Анна Григорьевна чувствовала, что с ним творится нечто, грозящее катастрофой, и не знала, чем помочь, чем успокоить его. А тут еще задули в Женеве изнурительные осенние ветра, погода менялась по нескольку раз за день, работать Федор Михайлович не мог и откровенно хандрил. Минуты крайнего нервного возбуждения внезапно сменялись затяжными приступами подавленности — нужно было что-то делать решительное, но порой даже ее участие приводило к ссорам, так что, бывало, они успевали и в один день не раз договориться до необходимости и желательности для обоих развода. Да и старушки девицы принялись донимать допросами: что у них происходит? Слышали не однажды странный грохот в их комнатах (Достоевскому действительно случалось и падать на пол во время припадков), Анна Григорьевна уверяла, что все в порядке, и тем вгоняла хозяек в еще больший страх.

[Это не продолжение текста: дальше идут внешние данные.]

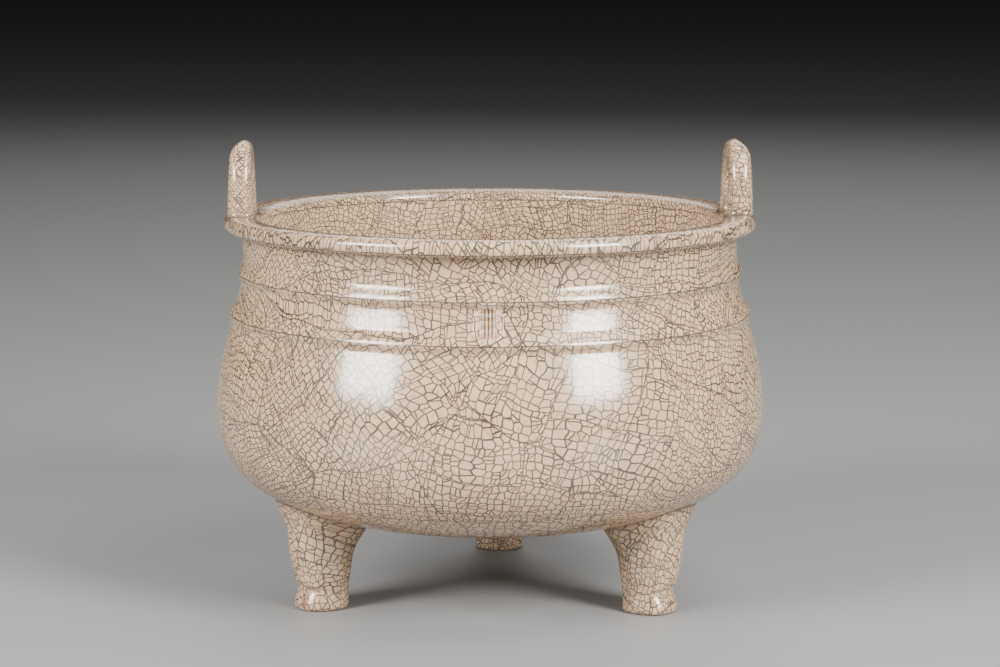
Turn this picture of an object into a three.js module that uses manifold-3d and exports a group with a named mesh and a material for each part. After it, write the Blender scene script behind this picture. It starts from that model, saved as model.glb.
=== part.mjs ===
import * as THREE from 'three';
import { mergeVertices } from 'three/addons/utils/BufferGeometryUtils.js';
import Module from 'manifold-3d';

// Crackle-glazed tripod censer, thrown, joined and fired as one hollow piece: a round bowl
// with a rolled lip, two raised rings and a small relief between them, two upright loop
// ears on the lip, and three short feet.
// Millimetres. +Z is up, the floor is Z = 0, and the bowl's axis is the Z axis.
// The ears stand at -X and +X, and the relief faces the front, -Y.

// Bowl heights, each measured from the one before it
const FOOT_CLEARANCE = 25.6; // floor to the lowest point of the belly
const BELLY_RISE = 39.6; // lowest point of the belly to its widest ring
const SHOULDER_RISE = 33.5; // widest ring to the crest of the lower raised ring
const BAND_RISE = 13.8; // crest of the lower raised ring to the crest of the upper one
const NECK_RISE = 6.0; // crest of the upper raised ring to the narrowest neck
const LIP_RISE = 14.1; // narrowest neck to the top of the lip

// Bowl radii and walls
const BELLY_RADIUS = 94.9; // outside of the widest ring
const NECK_DRAW = 9.7; // how far the narrowest neck stays inside the widest ring
const LIP_OVERHANG = 6.4; // how far the lip's edge stands out from the neck
const WALL = 5.0; // thickness of the bowl's wall
const FLOOR_THICKNESS = 6.0; // thickness of the bowl's floor at its middle
const BELLY_FULLNESS = 0.685; // how far the flat of the underside reaches, as a share of the radius
const BELLY_STEEPNESS = 0.76; // how far the upright of the belly reaches down, as a share of its rise
const SHOULDER_EASE = 1.1; // above 1, the shoulder leans in later

// Raised rings
const RING_RELIEF = 1.5; // how far a crest stands out from the wall
const RING_FLARE = 4.7; // height over which the wall swells to a crest from above
const RING_UNDERCUT = 3.1; // height over which it falls back below the crest

// Lip
const LIP_THICKNESS = 5.6; // underside to top of the lip
const LIP_COVE = 1.6; // hollow between the neck and the lip's underside
const LIP_EDGE = 2.5; // rounding of the lip's lower edge
const LIP_CROWN = 2.9; // drop from the top of the lip to its outer edge
const LIP_ROLL = 4.2; // from the lip's outer edge in to its highest ring

// Loop ears
const EAR_RISE = 24.9; // top of the lip to the top of an ear
const EAR_WIDTH = 29.4; // outside width of the loop
const EAR_POST = 8.6; // width of one post
const EAR_CROWN = 8.0; // height of the arch above the opening
const EAR_SETBACK = 1.3; // how far the ear's outer face stays behind the lip's edge
const EAR_INSET = 0.4; // how far the ear's inner face stays behind the bowl's mouth
const EAR_TAPER = 1.1; // how much each face leans in towards the top
const EAR_SHOULDER = 6.4; // rounding of the top on its outer side
const EAR_NOSE = 3.2; // rounding of the top on its inner side
const EAR_ROUNDING = 2.3; // rounding of the loop's edges
const EAR_ARCH_FULLNESS = 0.58; // how square the arch is, as a share of its half width
const EAR_SEAT = 3.2; // how deep the posts run into the lip

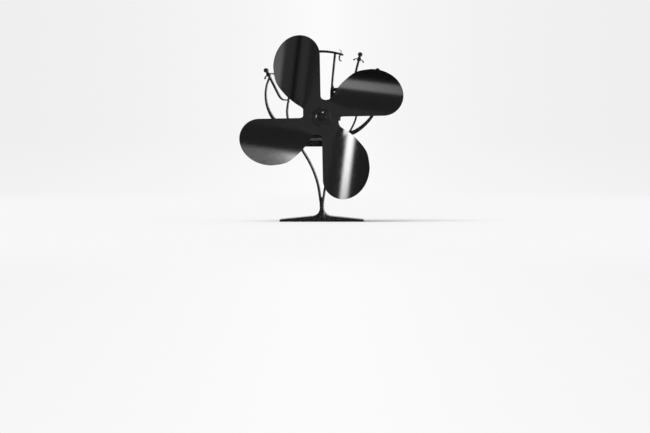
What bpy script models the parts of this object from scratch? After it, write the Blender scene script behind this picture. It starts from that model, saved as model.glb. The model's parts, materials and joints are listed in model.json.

Федор Михайлович — чувство юмора иной раз не покидало его даже и в такие мрачные периоды — говорил:

— Вот съедем с квартиры, то-то наши старушки почешут языки: жили, мол, у них русские — молодая интересная особа, всегда такая веселая, и старый идиот, такой злой, такой злой, что, знаете, даже с постели падал на пол и делал это назло — такой злой и вредный был...

Договорились заранее: если будет дочь, назовут Сонечкой: он — в честь любимой племянницы, она — любимой своей «вечной» Сонечки Мармеладовой; а если мальчик — Михаилом, в память брата. Временами его заботы о жене доходили до чрезмерности, но и они умиляли Анну Григорьевну: он даже спрятал от нее «Войну и мир» Толстого, чтоб она не прочитала впечатляющую сцену смерти при родах маленькой княгини Болконской. Он вообще ревниво следил за ее чтением и ворчал, если видел в ее руках какую-нибудь пустую книжонку. Такая опека обижала Анну Григорьевну:

— Зачем же сам их читаешь? Зачем сам грязнишь свое воображение?

— Я человек закаленный, — убеждал он ее, — иные книги мне нужны как материал для работы. Писатель должен знать все и сам многое испытать. Но, уверяю тебя, я никогда не смакую циничных сцен, и они вызывают у меня отвращение.